Despite hundreds of billions of euros' worth of loans for sale in Europe, senior bankers complain that they can't get some deals past their credit committees because there is uncertainty over how much capital they would need to hold after the acquisition.

"We are looking at assets. But the regulatory uncertainty is making us wary," said one senior U.S. banker.

With investors reluctant to plough more money into bank shares, lenders are under huge pressure to shrink their bloated loan books - by running them down or selling them - to meet tougher capital requirements.

Europe's banks, including Royal Bank of Scotland, Lloyds, Commerzbank and others in Ireland, France, Spain and beyond, have shed hundreds of billions of euros since 2008 but still have further to go than their U.S. rivals because they grew so much during the boom.
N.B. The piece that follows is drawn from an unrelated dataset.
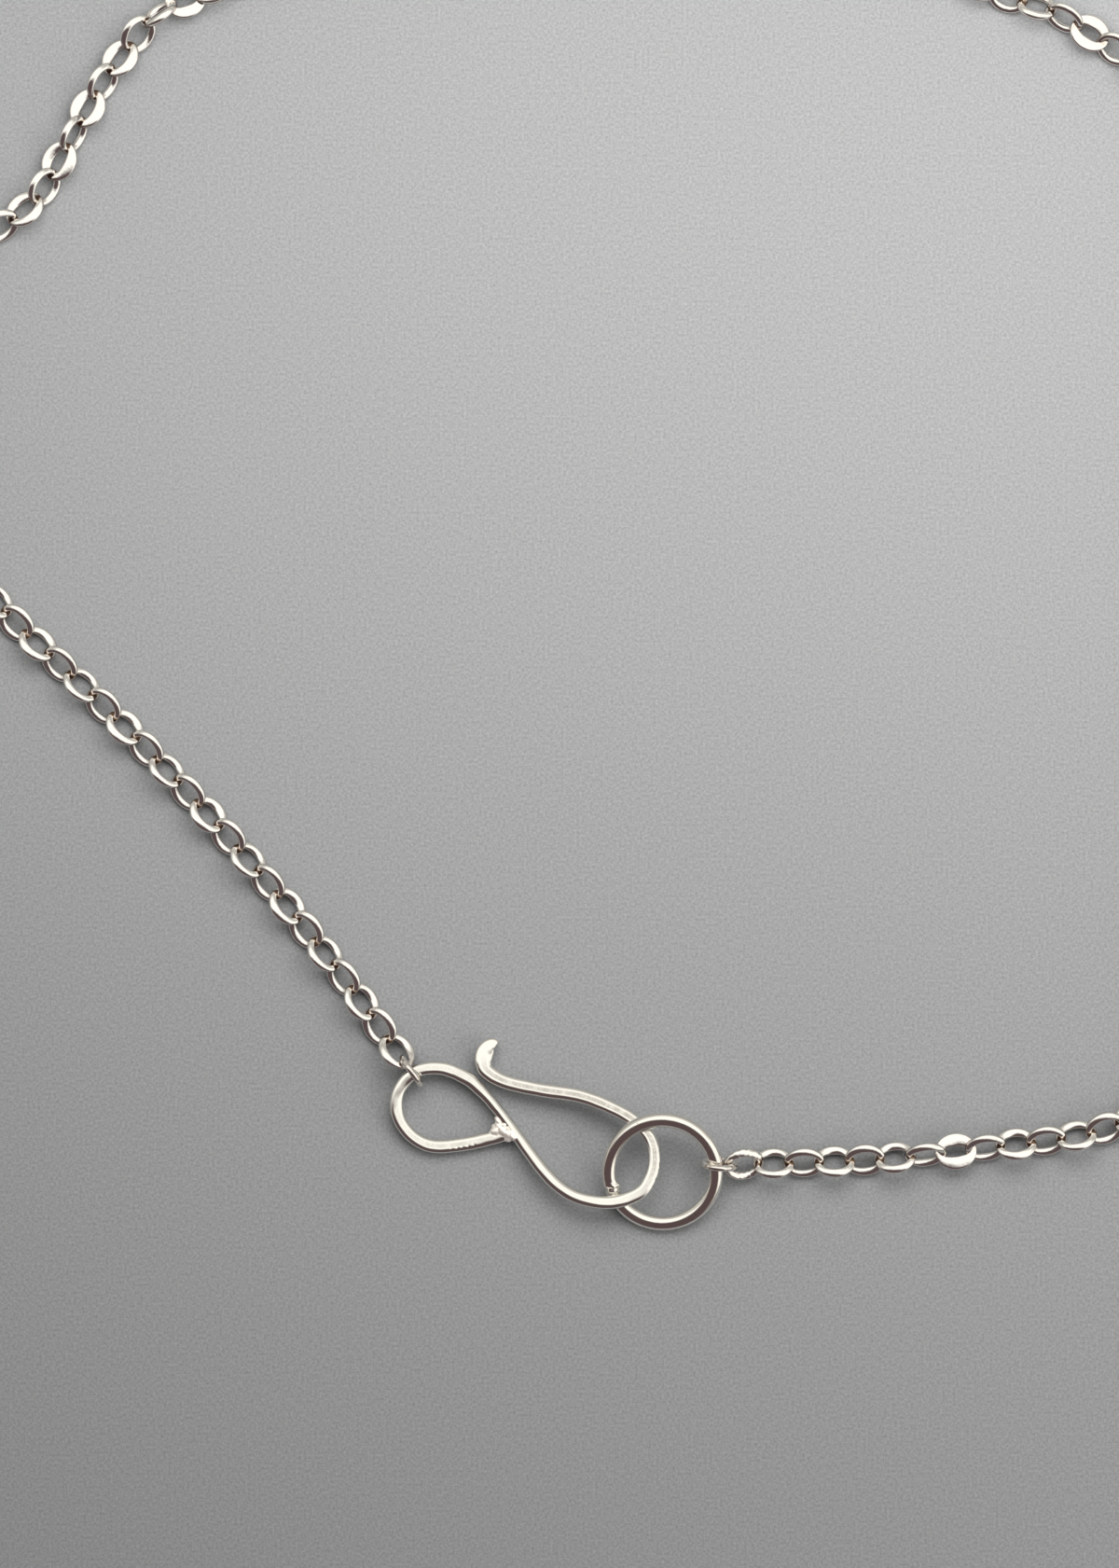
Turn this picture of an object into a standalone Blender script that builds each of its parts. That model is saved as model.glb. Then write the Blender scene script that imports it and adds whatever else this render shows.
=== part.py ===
# A flat cable chain necklace, closed by a hammered hook in a round ring, lying on a table.
# Lengths are in metres. Plan positions are measured from the centre of the clasp's ring.

import math

import bpy
import bmesh
from mathutils import Matrix, Vector

MM = 0.001

# Chain link: an oval of flattened wire. Its sides are widest on links that lie flat, which
# the hammer met squarely, and narrowest on those that stand on edge.
LINK_LENGTH = 3.98 * MM
LINK_WIDTH = 3.27 * MM
LINK_THICKNESS = 0.36 * MM
FLAT_SIDE_WIDTH = 0.92 * MM
EDGE_SIDE_WIDTH = 0.46 * MM
END_WIDTH = 0.605 * MM
WELD = 0.10 * MM
PITCH = LINK_LENGTH - 2 * END_WIDTH + WELD
SHOULDER = 0.20 * MM
LINK_SIDES = 10

# The links lean by turns to the left and to the right. Each row of TWISTS adds to that lean
# around one link: its number from the hook, the added degrees, and how many links it fades over.
LEAN_DEG = 43
LEAN_WAVE_DEG = 5
TWISTS = (
    (38.5, 38, 4.0),
    (43.5, -38, 1.3),
    (74.7, 38, 1.3),
    (120.0, -38, 1.3),
)

# Clasp ring: round wire. It leans on the hook's upper arm, so one side of it is lifted.
RING_RADIUS = 5.10 * MM
RING_WIRE_RADIUS = 0.56 * MM
RING_TILT_DEG = 16.5
RING_RISE_TOWARDS_DEG = 82
RING_HEIGHT = RING_WIRE_RADIUS + RING_RADIUS * math.sin(math.radians(RING_TILT_DEG))

# Small links at the two ends of the chain: round rings that stand on edge.
END_LINK_RADIUS = 1.47 * MM
END_LINK_WIRE_RADIUS = 0.28 * MM
END_LINK_SIDES = 14

# Hook: one wire, hammered flat on top and below.
HOOK_THICKNESS = 1.0 * MM
HOOK_FLAT_SHARE = 0.62
HOOK_EDGE_SHARE = 0.30
HOOK_TURN_DEG = 19
HOOK_REACH = 3.2 * MM
SOLDER_SIZE = (1.25 * MM, 0.85 * MM, 0.52 * MM)
SOLDER_TURN_DEG = 40
SOLDER_PLACE = (-14.95, 4.00)

# Clearances between pieces that only touch.
END_GAP = 0.18 * MM
MEETING_GAP = 0.05 * MM

# Hook's wire from its free tip, round the ring and the eye, back on to its own shank:
# x, y, height of the underside and width of the wire, in millimetres.
HOOK_WIRE = (
    (-15.59, 12.00, 0.55, 1.10),
    (-15.98, 12.12, 0.55, 1.55),
    (-16.53, 11.97, 0.55, 1.78),
    (-16.89, 11.41, 0.57, 1.80),
    (-17.03, 10.40, 0.60, 1.62),
    (-16.51, 9.41, 0.65, 1.46),
    (-14.79, 8.45, 0.75, 1.38),
    (-11.53, 7.71, 0.95, 1.34),
    (-7.66, 7.08, 1.20, 1.32),
    (-4.32, 5.76, 1.42, 1.26),
    (-2.26, 4.41, 1.56, 1.20),
    (-1.06, 2.85, 1.66, 1.12),
    (-0.78, 1.01, 1.72, 1.12),
    (-1.14, -0.54, 1.74, 1.14),
    (-2.10, -1.95, 1.74, 1.18),
    (-4.27, -2.82, 1.72, 1.22),
    (-6.52, -2.80, 1.62, 1.22),
    (-8.82, -2.04, 1.36, 1.24),
    (-10.95, -0.24, 1.02, 1.26),
    (-13.61, 3.25, 0.48, 1.16),
    (-15.18, 5.37, 0.40, 1.08),
    (-16.39, 6.84, 0.44, 1.12),
    (-17.49, 7.98, 0.54, 1.22),
    (-18.56, 8.85, 0.64, 1.34),
    (-20.78, 9.72, 0.80, 1.28),
    (-23.17, 9.47, 0.86, 1.22),
    (-24.75, 7.91, 0.70, 1.22),
    (-25.14, 6.23, 0.50, 1.22),
    (-24.66, 4.55, 0.29, 1.24),
    (-23.34, 3.09, 0.10, 1.26),
    (-21.48, 2.38, 0.02, 1.30),
    (-18.56, 2.62, 0.00, 1.32),
    (-15.90, 3.22, 0.16, 1.32),
    (-14.15, 3.70, 0.38, 1.20),
)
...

The IMF has estimated banks will shrink by $2.8 trillion, but in an extreme scenario that could reach $4.5 trillion as firms rid themselves of unwanted loans and "rightsize" for a lower growth environment.

With their loan books still bloated, European banks are capping new lending to shore up capital.
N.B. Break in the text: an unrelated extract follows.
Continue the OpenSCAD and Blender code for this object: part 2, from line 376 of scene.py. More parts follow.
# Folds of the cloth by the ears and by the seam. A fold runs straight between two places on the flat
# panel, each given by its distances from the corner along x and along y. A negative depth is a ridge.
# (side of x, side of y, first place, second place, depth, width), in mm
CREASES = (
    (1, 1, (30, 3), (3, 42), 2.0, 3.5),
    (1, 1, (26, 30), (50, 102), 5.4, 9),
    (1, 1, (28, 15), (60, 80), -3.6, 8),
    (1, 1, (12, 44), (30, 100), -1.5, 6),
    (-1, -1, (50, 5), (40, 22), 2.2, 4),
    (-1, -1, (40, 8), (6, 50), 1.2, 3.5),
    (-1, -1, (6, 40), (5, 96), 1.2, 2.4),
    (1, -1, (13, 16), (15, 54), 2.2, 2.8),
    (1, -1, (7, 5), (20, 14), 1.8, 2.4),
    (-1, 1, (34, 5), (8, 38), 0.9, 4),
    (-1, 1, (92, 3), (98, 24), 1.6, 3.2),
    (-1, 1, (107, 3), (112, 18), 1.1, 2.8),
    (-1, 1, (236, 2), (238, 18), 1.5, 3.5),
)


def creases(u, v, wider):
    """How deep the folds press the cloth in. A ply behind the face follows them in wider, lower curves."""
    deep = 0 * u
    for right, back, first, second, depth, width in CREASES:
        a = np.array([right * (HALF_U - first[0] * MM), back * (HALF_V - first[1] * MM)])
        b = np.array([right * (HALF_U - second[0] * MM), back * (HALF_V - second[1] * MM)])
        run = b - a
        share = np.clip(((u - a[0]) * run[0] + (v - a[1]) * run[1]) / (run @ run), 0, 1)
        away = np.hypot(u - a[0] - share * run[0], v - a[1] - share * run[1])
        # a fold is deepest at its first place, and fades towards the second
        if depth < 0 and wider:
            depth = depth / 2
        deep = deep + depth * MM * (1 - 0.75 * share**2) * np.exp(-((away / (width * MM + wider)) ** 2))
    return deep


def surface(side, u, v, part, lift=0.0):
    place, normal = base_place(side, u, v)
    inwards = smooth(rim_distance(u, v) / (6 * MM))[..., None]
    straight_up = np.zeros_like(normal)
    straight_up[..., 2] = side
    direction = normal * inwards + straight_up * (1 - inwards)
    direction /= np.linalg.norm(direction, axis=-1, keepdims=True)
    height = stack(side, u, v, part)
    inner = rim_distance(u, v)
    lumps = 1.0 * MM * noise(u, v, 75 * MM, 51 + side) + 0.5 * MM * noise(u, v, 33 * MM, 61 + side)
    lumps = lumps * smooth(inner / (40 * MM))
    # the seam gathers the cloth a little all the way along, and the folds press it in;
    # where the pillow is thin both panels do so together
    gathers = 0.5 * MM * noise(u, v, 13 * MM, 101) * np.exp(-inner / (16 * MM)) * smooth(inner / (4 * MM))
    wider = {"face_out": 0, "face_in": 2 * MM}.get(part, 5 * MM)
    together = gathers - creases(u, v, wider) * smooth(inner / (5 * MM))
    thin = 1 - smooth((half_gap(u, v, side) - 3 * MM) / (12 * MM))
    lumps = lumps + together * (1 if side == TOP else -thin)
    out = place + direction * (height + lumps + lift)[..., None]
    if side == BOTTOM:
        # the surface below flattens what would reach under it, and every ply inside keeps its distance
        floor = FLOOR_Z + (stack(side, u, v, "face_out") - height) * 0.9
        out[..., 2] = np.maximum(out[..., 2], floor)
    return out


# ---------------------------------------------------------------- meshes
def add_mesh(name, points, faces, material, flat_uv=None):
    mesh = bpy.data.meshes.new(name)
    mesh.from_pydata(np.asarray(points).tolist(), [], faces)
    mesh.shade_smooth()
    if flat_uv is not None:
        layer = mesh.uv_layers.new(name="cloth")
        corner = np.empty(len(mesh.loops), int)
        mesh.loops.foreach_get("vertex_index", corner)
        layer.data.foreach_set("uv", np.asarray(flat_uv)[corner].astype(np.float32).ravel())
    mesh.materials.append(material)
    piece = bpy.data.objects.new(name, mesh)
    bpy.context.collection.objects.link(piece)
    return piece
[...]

Weak credit growth has already hit the European economy hard, with the IMF warning earlier this year that deleveraging would squeeze credit availability in the euro area by 1.7 percent over the next two years.
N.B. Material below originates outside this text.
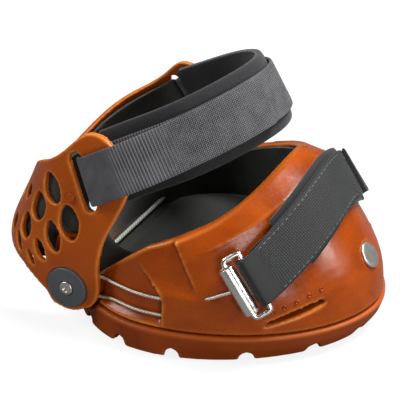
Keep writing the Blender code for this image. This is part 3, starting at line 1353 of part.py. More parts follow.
def build_pastern_strap(cup):
    """The strap over the pastern, its pad and the flap that swings open on the right."""
    web = finish("webbing", BLACK, CLOTH)
    foam = finish("neoprene", FOAM_BLACK, CLOTH)
    fold = PASTERN_FOLD_RADIUS + WEB_THICKNESS / 2.0
    inside = PASTERN_FOLD_RADIUS + WEB_THICKNESS * 1.5 + PASTERN_FLAP_CLEARANCE
    outside = WEB_THICKNESS + STITCH_GAP

    def merged(turn, at_ear, beyond):
        forward, _ = pastern_point(turn)
        return at_ear + (beyond - at_ear) * smoothstep(forward, PASTERN_EAR_LENGTH, PASTERN_MERGE_LENGTH)

    half_turns = np.linspace(0.0, 1.0, PASTERN_HALF_POINTS)
    turns = np.concatenate([-half_turns[:0:-1], half_turns])
    at_ear = np.where(turns < 0.0, -inside, -fold)
    strap = pastern_line(turns, merged(turns, at_ear, 0.0))
    start = strap[0] - np.array([fold, 0.0])
    loop_turns = np.linspace(1.0, 0.0, PASTERN_LOOP_POINTS)
    loop_turns = loop_turns[pastern_point(loop_turns)[0] < PASTERN_LOOP_LENGTH]
    leaf = pastern_line(loop_turns, merged(loop_turns, fold, outside))
    arc = fold_arc(1.0, math.pi, 0.0, fold, FOLD_POINTS)
    middle = np.vstack([start, strap, arc[1:-1], leaf])
    new_object("pastern_strap", pastern_band("pastern_strap", middle, WEB_THICKNESS, WEB_WIDTH), web, cup)

    pad_drop = (WEB_THICKNESS + PASTERN_PAD_THICKNESS) / 2.0 + PAD_CLEARANCE
    pad_turns = turns[pastern_point(turns)[0] >= PASTERN_PAD_START]
    at_ear = np.where(pad_turns < 0.0, -inside, -fold) - pad_drop
    pad = pastern_line(pad_turns, merged(pad_turns, at_ear, -pad_drop))
    pad_mesh = pastern_band("pastern_pad", pad, PASTERN_PAD_THICKNESS, PASTERN_PAD_WIDTH)
    new_object("pastern_pad", pad_mesh, foam, cup)

    pivot = new_pivot("pastern_flap_pivot", pastern_axis(-1.0), cup)
    flap_turns = np.linspace(-1.0, -PASTERN_FLAP_END_SHARE, PASTERN_FLAP_POINTS)
    flap = pastern_line(flap_turns, merged(flap_turns, fold, outside))
    tail = fold_arc(-1.0, PASTERN_TAIL_TURN, 0.0, fold, FOLD_POINTS)
    middle = np.vstack([tail[:-1], flap])
    new_object("pastern_flap", pastern_band("pastern_flap", middle, WEB_THICKNESS, WEB_WIDTH), web, pivot)


# Toe strap

def toe_line(shares):
    """The toe strap's line on the wall and its frame, from the right bar at -1 to the left bar at 1."""
    end_angle, foot_height, lift, long_axis = toe_foot()
    crease = float(crease_height(np.array([0.0]))[0])
    crown = crease - TOE_PAD_WIDTH / 2.0 * math.sin(TOE_ANGLE) + TOE_CROWN_RISE
    rise = 1.0 - np.abs(shares) ** TOE_PATH_POWER
    height = foot_height + (crown - foot_height) * rise
    spot = plan_point(end_angle * shares, height)
    normal = outward_normal(end_angle * shares, height)
    run = np.gradient(spot, axis=0)
    width = np.cross(normal, run)
    width = width / np.linalg.norm(width, axis=1, keepdims=True)
    bars = np.where(shares[:, None] < 0.0, mirrored(long_axis, -1.0), long_axis)
    bars = bars * np.sign((bars * width).sum(axis=1))[:, None]
    blend = smoothstep(np.abs(shares), TOE_MERGE_SHARE, 1.0)[:, None]
    width = width * (1.0 - blend) + bars * blend
    width = width / np.linalg.norm(width, axis=1, keepdims=True)
    return spot, normal, width, lift


def outward_normal(angle, height):
    """The wall's normal, turned away from the boot's middle."""
    normal = shell_normal(angle, height)
    spot = plan_point(angle, height)
    outward = normal[:, 0] * (spot[:, 0] - WIDEST_X) + normal[:, 1] * spot[:, 1]
    return normal * np.sign(outward)[:, None]


def toe_foot():
    """The wall's angle and height straight under the left strap bar, and the bar's height above it."""
    place, long_axis, across = buckle_axes()
    bar = np.array(place + across * RING_REACH)
    foot = bar
    for _ in range(FOOT_STEPS):
        level = np.array([foot[2]])
        angle = angle_at(np.array([foot[0]]), level)
        spot = plan_point(angle, level)[0]
        normal = outward_normal(angle, level)[0]
        lift = float((bar - spot).dot(normal))
        foot = bar - normal * lift
    return float(angle[0]), float(level[0]), lift, np.array(long_axis)


def toe_band(name, shares, lifts, thickness, width, fold_points=None):
    """A strap over the toe at a height above the wall for each share, led by a fold if one is given."""
    spot, normal, across, _ = toe_line(shares)
    middle = spot + normal * lifts[:, None]
    if fold_points is not None:
        middle = np.vstack([fold_points, middle])
        across = np.vstack([np.repeat(across[:1], len(fold_points), axis=0), across])
    run = np.gradient(middle, axis=0)
    out = np.cross(across, run)
    out = out / np.linalg.norm(out, axis=1, keepdims=True) * thickness / 2.0
    grids = []
    for line in (middle + out, middle - out):
        grids.append(np.stack([line - across * width / 2.0, line + across * width / 2.0], axis=1))
    return slab(name, grids[0], grids[1])


def toe_fold(side, start, stop, count):
    """Points of a fold round a strap bar, by angle from straight outward, turning away from the toe."""
    spot, normal, across, lift = toe_line(side * np.array(TOE_BAR_SHARES))
    bar = spot[0] + normal[0] * lift
    away = np.cross(across[0], normal[0])
    if away.dot(spot[0] - spot[1]) < 0.0:
        away = -away
    radius = TOE_FOLD_RADIUS + WEB_THICKNESS / 2.0
    turns = np.linspace(start, stop, count)[:, None]
    return bar + radius * (np.cos(turns) * normal[0] + np.sin(turns) * away)


def build_toe_strap(pivot):
    """The toe strap's pad, its inner layer with a sewn loop on the left, and its swinging flap."""
    web = finish("webbing", BLACK, CLOTH)
    foam = finish("neoprene", FOAM_BLACK, CLOTH)
    pad_middle = COLLAR_STEP + GAP + TOE_PAD_THICKNESS / 2.0
    strap_middle = pad_middle + (TOE_PAD_THICKNESS + WEB_THICKNESS) / 2.0 + GAP
    top_middle = strap_middle + WEB_THICKNESS + STITCH_GAP
    lift = toe_foot()[2]
    fold = TOE_FOLD_RADIUS + WEB_THICKNESS / 2.0

    def merged(shares, at_bar, beyond):
        return beyond + (at_bar - beyond) * smoothstep(np.abs(shares), TOE_MERGE_SHARE, 1.0)

    pad_shares = np.linspace(-TOE_PAD_SHARE, TOE_PAD_SHARE, TOE_PAD_POINTS)
    pad_lifts = np.full_like(pad_shares, pad_middle)
    pad = toe_band("toe_strap_pad", pad_shares, pad_lifts, TOE_PAD_THICKNESS, TOE_PAD_WIDTH)
    new_object("toe_strap_pad", pad, foam)

    shares = np.linspace(1.0, -TOE_STRAP_END_SHARE, TOE_STRAP_POINTS)
    leaf_shares = np.linspace(TOE_LOOP_SHARE, 1.0, TOE_LOOP_POINTS)
    spot, normal, _, _ = toe_line(leaf_shares)
    leaf = spot + normal * merged(leaf_shares, lift + fold, top_middle)[:, None]
    arc = toe_fold(1.0, 0.0, math.pi, FOLD_POINTS)
    lead = np.vstack([leaf, arc[1:-1]])
    strap = toe_loop_band("toe_strap", lead, leaf_shares, shares, merged(shares, lift - fold, strap_middle))
    new_object("toe_strap", strap, web)

    flap_shares = np.linspace(-1.0, TOE_FLAP_SHARE, TOE_FLAP_POINTS)
    tail = toe_fold(-1.0, TOE_TAIL_TURN, 0.0, FOLD_POINTS)
    flap = toe_band("toe_flap", flap_shares, merged(flap_shares, lift + fold, top_middle),
                    WEB_THICKNESS, WEB_WIDTH, tail[:-1])
    new_object("toe_flap", flap, web, pivot)


def toe_loop_band(name, lead, lead_shares, shares, lifts):
    """The inner strap with its sewn loop: an outer leaf, the fold round the bar and the layer beneath."""
    spot, normal, across, _ = toe_line(shares)
    _, _, lead_across, _ = toe_line(lead_shares)
    fold_count = len(lead) - len(lead_across)
    widths = np.vstack([lead_across, np.repeat(across[:1], fold_count, axis=0), across])
    widths = widths * np.sign((widths * widths[0]).sum(axis=1))[:, None]
    middle = np.vstack([lead, spot + normal * lifts[:, None]])
    run = np.gradient(middle, axis=0)
    out = np.cross(widths, run)
    out = out / np.linalg.norm(out, axis=1, keepdims=True) * WEB_THICKNESS / 2.0
    grids = []
    for line in (middle + out, middle - out):
        grids.append(np.stack([line - widths * WEB_WIDTH / 2.0, line + widths * WEB_WIDTH / 2.0], axis=1))
    return slab(name, grids[0], grids[1])


def main():
    """Builds the boot."""
    clear_scene()
    build_tread_sole()
    build_hoof_shell()
    build_toe_rivet()
    build_linings()
    cup = new_pivot("heel_cup_pivot", (HUB_X, 0.0, HUB_HEIGHT))
    build_cables(cup)
    build_buckles()
    build_hubs(cup)
    build_heel_cup(cup)
    build_cup_liner(cup)
    build_pastern_strap(cup)
    bar, _ = strap_bar(-1.0)
    build_toe_strap(new_pivot("toe_flap_pivot", bar))


main()
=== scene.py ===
"""The look of a horse hoof boot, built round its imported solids."""
import logging
import math
from dataclasses import dataclass
from enum import Enum

import bmesh
import bpy
import numpy as np
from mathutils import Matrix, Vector


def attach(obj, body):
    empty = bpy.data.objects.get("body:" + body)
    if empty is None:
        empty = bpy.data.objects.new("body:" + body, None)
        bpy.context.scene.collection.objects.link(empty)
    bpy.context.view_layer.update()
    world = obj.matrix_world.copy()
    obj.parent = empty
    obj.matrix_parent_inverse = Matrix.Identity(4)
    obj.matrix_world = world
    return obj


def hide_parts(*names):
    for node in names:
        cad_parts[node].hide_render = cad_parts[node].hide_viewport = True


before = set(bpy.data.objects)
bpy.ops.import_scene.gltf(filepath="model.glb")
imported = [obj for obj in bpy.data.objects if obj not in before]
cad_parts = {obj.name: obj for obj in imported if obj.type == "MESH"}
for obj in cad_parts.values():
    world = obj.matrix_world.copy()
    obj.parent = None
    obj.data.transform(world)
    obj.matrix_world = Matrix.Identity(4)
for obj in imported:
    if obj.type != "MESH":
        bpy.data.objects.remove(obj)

LOG = logging.getLogger("hoof_boot")
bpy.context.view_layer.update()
MM = 0.001
GAP = 0.3 * MM
HOLE_CLEARANCE = 0.3 * MM
CUT_OVERRUN = 6.0 * MM
UP = np.array([0.0, 0.0, 1.0])
FORWARD = np.array([1.0, 0.0, 0.0])
SIDEWAYS = np.array([0.0, 1.0, 0.0])
# Angles in degrees over which an edge shows sharp
CAST, SOFT, METAL, FINE, TURNED = 180.0, 60.0, 50.0, 40.0, 35.0
# Small step of an angle, for a slope
NUDGE = 0.01
EASE_SAMPLES = 7
ROUTE_SAMPLES = 24
ROUND_COLUMNS = 320
BAND_COLUMNS = 44
WEBBING_SQUARENESS = 7.0
PAD_SQUARENESS = 5.0
# Size of a sweep's outline at its very ends
WIRE_END, BAND_END, PAD_END = 0.85, 0.97, 0.93
# How strongly a turn of the surface counts towards the pale edges (rubbing and painted highlight) or the
# painted shade of corners, the turn it starts from, and how far it spreads
TURN_GAIN, TURN_START, TURN_RINGS = 6.0, 0.15, 3
# Points round a turned piece or a wire
SEAT_SIDES, RIVET_SIDES, TURNED_SIDES, SCREW_SIDES, STUD_SIDES, HOLE_SIDES = 96, 72, 64, 48, 40, 32
PIP_SIDES, RING_SIDES, WIRE_SIDES = 20, 16, 12
Mesh = bpy.types.Mesh
Number = float | np.ndarray


class Side(Enum):
    """The boot's two sides, with the sign of Y on each."""

    RIGHT = -1.0
    LEFT = 1.0

    @property
    def tag(self) -> str:
        """The word that ends a piece's name."""
        return self.name.lower()


# Mathematics shared by the pieces

def softplus(value: Number, softness: float) -> Number:
    """Zero below zero and straight above it: softness * log(1 + exp(value / softness))."""
    return softness * np.logaddexp(0.0, value / softness)


def smoothstep(value: Number, low: float, high: float) -> Number:
    """Rises from 0 at low to 1 at high as 3 t^2 - 2 t^3."""
    share = np.clip((value - low) / (high - low), 0.0, 1.0)
    return share * share * (3.0 - 2.0 * share)


def power_of(value: Number, power: Number) -> Number:
    """The size of a value raised to a power, with its sign kept."""
    return np.sign(value) * np.abs(value) ** power


def between(start: Number, stop: Number, share: Number) -> Number:
    """The value a share of the way from start to stop."""
    return start + (stop - start) * share


def eased(value: Number, places, heights, reach: float) -> Number:
    """A line through listed points with rounded corners: its mean over a short reach each way."""
    shifts = np.linspace(-reach, reach, EASE_SAMPLES)
    return sum(np.interp(value + shift, places, heights) for shift in shifts) / EASE_SAMPLES


def unit(vectors) -> np.ndarray:
    """The vectors brought to length 1."""
    vectors = np.asarray(vectors, dtype=float)
    return vectors / np.linalg.norm(vectors, axis=-1, keepdims=True)


def mirrored(points, side: Side) -> np.ndarray:
    """Points of the left side carried to a side: Y takes the side's sign."""
    return np.asarray(points, dtype=float) * np.array([1.0, side.value, 1.0])


def all_round(count: int) -> np.ndarray:
    """Even angles right round the boot, from the heel over the right side."""
    return np.linspace(-math.pi, math.pi, count, endpoint=False)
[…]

PricewaterhouseCoopers (PwC) has estimated that European banks have more than 2.5 trillion euros of non-core loans, or about 6 percent of their assets. It has estimated about 500 billion euros of those loans will trade in the next decade.

Banks are only four years into what is expected to be a 10-year process of cutting assets. Next year could surpass 2012 as the peak for asset sales.

Richard Thompson, European portfolio advisory group partner at PwC, expects a record 60 billion euros of loans will be sold next year up from an estimated 50 billion this year and 36 billion euros in 2011.

"It's the opportunity to acquire customers at a relatively cheap price. Some banks will emerge as buyers when they see assets at relatively competitive prices. But a lot of banks are being very cautious on capital," said Thompson.



With U.S. banks facing tough regulatory hurdles on acquisitions in the aftermath of the financial crisis, Canadian, Japanese and Australian banks, which emerged largely unscathed from the credit crunch, are the most obvious trade buyers.

Japan's Mitsubishi UFJ Financial Group bought U.S. bank Pacific Capital Bancorp for $1.5 billion in February this year, while Sumitomo Mitsui Financial bought Royal Bank of Scotland's aircraft leasing business for $7.3 billion in the summer.

More recently, private equity houses have been the buyers, with Apollo Global Management acquiring a 1.47 billion pound book of troubled Irish property loans at a 90 percent discount from Britain's LLoyds.

Spanish lender Popular this month finalised the sale of a 1.14 billion euro portfolio of distressed consumer loans to Nordic distressed debt group Lindorff and private equity firm AnaCap, a source told Reuters.

One international investor said a stricter, more uniform approach to dealing with banks' bad debts across Europe would trigger more asset sales, particularly in Spain, which recently created a so-called "bad bank" to take over the soured assets of some banks.

"We have been in very, very regular communication with banks in Spain. Our inclination is it is a bit early to do things there," said the investor, who requested anonymity.

"They (the Spanish) haven't really worked through the good bank/bad bank scenario, and there really hasn't been crystallised yet the framework for pan-European banking regulation."

BASEL IV OR V?

Confusion over financial regulation is set to continue as efforts to introduce universal standards for banks go awry.

Both the United States and Europe, the world's two largest banking markets, are delaying the introduction of tougher global capital rules for banks, the so-called Basel III accords, which were meant to start rolling out on Jan. 1, 2013.

While the biggest European and U.S. banks already comply with Basel III's minimum requirements, investors are worried that a delay in introducing the new regime will encourage some regulators to devise their own firewalls, leading to a series of escalating responses.

"If you always go for more capital, more safety, more everything, then you get into a position where you stop shoplifting by not having any shops," said Robert Hingley, director of investment at the Association of British Insurers, which represents some of the UK's largest investors.

The U.S. Federal Reserve has proposed raising the capital requirements on foreign banks to ensure they are in line with domestic lenders.

The Bank of England, meanwhile, signalled last month that UK banks still needed to raise tens of billion of pounds in additional capital as many of them had underestimated the cost of loans going sour and future fines for misconduct.

Despite the problems in getting it off the ground, there are also fears that Basel III will not be the final word.

The current accord relies heavily on banks using in-house models to assess risks and capital. But with investors increasingly wary of the wide variety of methods used, the committee that oversaw Basel III is probing these in-house models and will report back next year with its findings.

"We don't know whether Basel III is it, or whether we'll have Basel IV or V," said Gallagher.